In the listing below, locate the lines that hold "from" and copy them.

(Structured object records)
------------

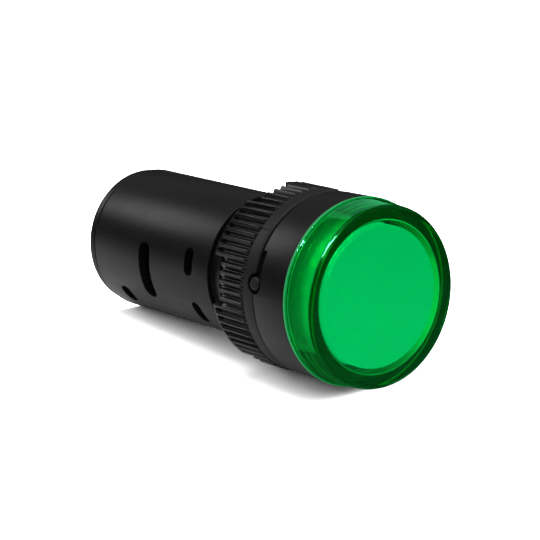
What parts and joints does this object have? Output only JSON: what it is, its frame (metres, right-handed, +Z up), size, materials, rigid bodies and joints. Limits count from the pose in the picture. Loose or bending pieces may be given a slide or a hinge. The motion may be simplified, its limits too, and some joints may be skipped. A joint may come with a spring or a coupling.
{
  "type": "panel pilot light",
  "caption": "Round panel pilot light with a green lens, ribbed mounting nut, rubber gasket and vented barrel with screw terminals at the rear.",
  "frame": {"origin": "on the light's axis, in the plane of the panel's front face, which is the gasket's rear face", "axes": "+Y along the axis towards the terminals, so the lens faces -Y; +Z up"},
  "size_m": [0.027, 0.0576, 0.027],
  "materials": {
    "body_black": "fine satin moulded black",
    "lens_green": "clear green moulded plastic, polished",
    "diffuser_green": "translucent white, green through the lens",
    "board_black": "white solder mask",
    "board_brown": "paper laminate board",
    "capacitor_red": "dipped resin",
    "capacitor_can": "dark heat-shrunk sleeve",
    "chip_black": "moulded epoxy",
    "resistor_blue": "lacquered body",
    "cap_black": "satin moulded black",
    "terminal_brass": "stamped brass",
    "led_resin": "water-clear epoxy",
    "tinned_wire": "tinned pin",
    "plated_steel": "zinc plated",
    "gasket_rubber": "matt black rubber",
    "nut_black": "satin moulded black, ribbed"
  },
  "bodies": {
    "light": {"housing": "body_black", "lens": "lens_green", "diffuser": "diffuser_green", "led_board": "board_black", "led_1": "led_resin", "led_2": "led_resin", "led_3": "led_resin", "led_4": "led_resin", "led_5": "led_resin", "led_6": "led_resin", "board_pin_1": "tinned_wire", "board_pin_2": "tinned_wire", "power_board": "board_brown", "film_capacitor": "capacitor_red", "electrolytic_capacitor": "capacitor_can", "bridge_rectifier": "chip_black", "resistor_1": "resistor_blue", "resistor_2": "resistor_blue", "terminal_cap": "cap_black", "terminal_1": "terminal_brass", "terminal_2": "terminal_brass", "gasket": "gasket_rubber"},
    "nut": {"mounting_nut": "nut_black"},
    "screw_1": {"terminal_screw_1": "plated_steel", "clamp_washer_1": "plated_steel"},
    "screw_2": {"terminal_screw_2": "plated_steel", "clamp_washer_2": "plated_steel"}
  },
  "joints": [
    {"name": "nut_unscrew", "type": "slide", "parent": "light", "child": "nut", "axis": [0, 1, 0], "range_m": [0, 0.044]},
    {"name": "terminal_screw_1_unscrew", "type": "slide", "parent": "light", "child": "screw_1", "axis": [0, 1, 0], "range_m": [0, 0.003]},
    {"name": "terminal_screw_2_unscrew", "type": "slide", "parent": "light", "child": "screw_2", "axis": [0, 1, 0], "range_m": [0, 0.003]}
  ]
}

------------

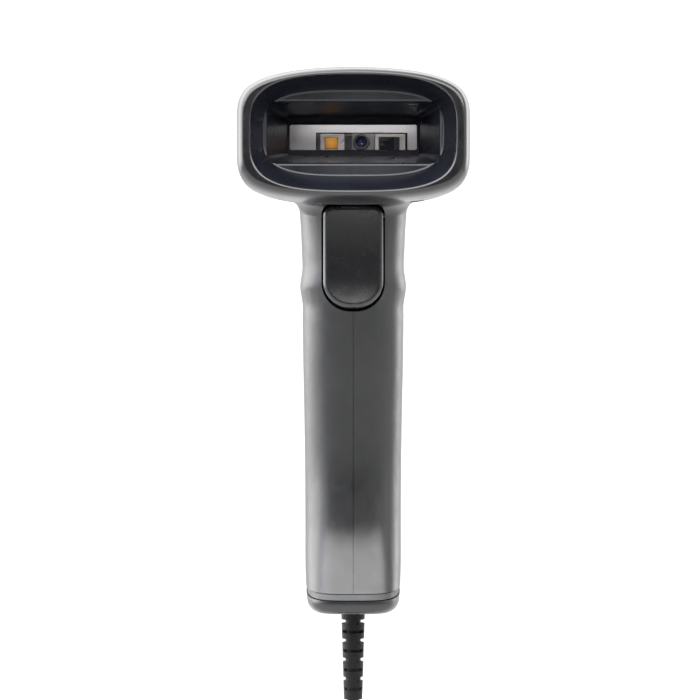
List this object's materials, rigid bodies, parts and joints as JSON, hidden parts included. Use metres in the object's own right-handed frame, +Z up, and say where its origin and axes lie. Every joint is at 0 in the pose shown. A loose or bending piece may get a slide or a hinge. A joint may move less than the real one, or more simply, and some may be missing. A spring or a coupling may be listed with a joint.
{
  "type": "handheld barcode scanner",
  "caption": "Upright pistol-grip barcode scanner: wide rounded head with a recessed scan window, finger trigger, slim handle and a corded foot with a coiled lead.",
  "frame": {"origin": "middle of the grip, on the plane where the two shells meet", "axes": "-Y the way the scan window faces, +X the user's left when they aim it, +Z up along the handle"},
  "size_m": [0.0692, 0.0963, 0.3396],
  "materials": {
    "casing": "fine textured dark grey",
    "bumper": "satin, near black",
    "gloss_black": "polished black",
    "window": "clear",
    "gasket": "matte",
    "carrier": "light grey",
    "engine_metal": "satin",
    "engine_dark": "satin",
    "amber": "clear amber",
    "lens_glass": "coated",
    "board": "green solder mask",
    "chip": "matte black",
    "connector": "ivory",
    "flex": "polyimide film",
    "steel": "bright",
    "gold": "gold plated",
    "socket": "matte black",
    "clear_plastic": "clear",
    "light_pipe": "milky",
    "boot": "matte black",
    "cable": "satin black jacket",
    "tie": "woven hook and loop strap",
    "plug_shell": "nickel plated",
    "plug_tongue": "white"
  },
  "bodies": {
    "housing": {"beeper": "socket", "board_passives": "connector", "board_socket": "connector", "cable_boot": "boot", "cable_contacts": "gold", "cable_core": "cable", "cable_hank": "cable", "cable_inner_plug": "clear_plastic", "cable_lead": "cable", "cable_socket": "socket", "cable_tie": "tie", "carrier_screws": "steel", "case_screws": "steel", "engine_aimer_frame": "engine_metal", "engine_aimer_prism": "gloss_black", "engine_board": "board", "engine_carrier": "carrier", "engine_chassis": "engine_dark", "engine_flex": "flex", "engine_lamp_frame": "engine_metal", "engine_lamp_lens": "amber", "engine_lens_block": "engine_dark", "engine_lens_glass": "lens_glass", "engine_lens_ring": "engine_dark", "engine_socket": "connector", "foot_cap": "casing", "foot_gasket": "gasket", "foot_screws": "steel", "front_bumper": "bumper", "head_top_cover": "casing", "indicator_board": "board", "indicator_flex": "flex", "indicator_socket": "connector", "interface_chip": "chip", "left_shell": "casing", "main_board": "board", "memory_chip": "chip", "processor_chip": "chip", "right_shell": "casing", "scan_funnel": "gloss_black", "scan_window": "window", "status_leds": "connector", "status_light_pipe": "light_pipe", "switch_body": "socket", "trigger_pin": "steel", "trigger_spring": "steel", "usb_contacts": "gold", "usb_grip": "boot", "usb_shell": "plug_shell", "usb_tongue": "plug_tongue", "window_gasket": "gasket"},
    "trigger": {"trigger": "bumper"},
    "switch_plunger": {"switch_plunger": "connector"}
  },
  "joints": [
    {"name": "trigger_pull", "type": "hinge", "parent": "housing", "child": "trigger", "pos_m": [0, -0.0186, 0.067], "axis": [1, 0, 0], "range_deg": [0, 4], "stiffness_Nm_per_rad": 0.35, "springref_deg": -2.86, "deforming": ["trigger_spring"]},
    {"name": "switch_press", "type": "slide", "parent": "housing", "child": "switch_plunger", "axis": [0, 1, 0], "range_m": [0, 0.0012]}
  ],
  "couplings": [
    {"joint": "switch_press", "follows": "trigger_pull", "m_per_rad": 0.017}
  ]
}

------------

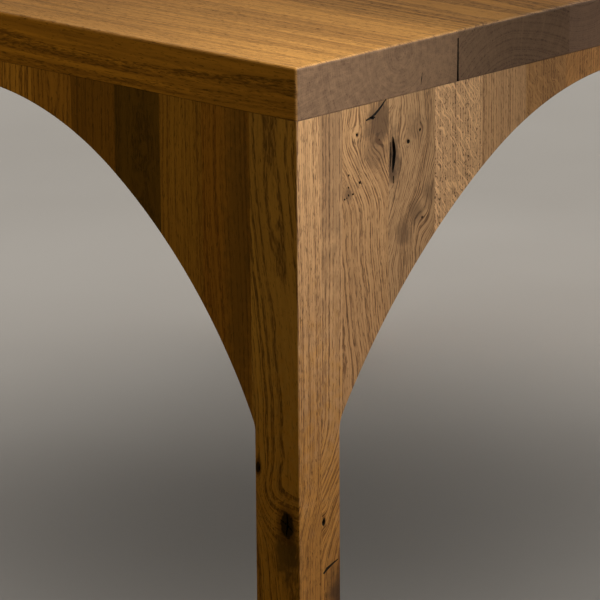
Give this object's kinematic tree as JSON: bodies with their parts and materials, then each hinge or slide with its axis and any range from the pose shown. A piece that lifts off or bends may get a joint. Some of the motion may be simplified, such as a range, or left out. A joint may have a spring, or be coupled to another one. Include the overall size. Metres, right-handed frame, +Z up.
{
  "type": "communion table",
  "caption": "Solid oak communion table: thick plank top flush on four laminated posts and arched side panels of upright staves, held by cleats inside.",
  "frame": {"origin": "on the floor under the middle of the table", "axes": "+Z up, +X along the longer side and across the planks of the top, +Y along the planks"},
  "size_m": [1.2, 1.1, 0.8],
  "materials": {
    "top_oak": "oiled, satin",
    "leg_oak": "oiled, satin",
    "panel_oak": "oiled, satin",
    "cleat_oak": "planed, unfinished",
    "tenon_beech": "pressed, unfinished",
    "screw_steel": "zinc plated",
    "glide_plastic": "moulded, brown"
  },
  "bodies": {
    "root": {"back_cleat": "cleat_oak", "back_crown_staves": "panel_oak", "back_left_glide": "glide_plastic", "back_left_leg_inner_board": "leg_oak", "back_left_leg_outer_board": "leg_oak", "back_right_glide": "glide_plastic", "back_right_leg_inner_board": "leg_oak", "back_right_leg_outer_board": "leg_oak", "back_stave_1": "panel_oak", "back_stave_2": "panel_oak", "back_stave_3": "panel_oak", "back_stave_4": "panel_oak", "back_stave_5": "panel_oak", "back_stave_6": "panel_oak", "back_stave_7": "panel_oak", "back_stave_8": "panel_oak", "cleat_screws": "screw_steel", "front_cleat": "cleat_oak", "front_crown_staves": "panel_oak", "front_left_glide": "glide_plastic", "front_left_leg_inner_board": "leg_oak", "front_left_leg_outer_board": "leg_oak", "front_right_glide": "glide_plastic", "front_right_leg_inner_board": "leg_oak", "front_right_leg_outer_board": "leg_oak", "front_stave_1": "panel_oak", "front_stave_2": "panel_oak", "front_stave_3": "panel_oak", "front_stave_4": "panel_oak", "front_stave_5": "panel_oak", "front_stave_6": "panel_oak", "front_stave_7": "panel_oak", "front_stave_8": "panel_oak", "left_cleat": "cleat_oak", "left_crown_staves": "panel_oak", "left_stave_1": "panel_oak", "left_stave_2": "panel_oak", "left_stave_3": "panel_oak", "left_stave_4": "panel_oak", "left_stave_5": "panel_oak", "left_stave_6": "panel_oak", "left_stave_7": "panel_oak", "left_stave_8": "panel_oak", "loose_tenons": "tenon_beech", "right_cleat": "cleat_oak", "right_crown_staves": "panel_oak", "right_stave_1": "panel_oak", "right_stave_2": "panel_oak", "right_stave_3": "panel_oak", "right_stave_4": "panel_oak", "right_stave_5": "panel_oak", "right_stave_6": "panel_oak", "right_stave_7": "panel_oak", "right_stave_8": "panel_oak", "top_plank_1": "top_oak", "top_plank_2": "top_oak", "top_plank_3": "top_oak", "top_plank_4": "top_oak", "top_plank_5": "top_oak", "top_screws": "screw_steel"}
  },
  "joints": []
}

------------

■ Response to the exercise ■
What parts and joints does this object have? Output only JSON: what it is, its frame (metres, right-handed, +Z up), size, materials, rigid bodies and joints. Limits count from the pose in the picture. Loose or bending pieces may be given a slide or a hinge. The motion may be simplified, its limits too, and some joints may be skipped. A joint may come with a spring or a coupling.
Give this object's kinematic tree as JSON: bodies with their parts and materials, then each hinge or slide with its axis and any range from the pose shown. A piece that lifts off or bends may get a joint. Some of the motion may be simplified, such as a range, or left out. A joint may have a spring, or be coupled to another one. Include the overall size. Metres, right-handed frame, +Z up.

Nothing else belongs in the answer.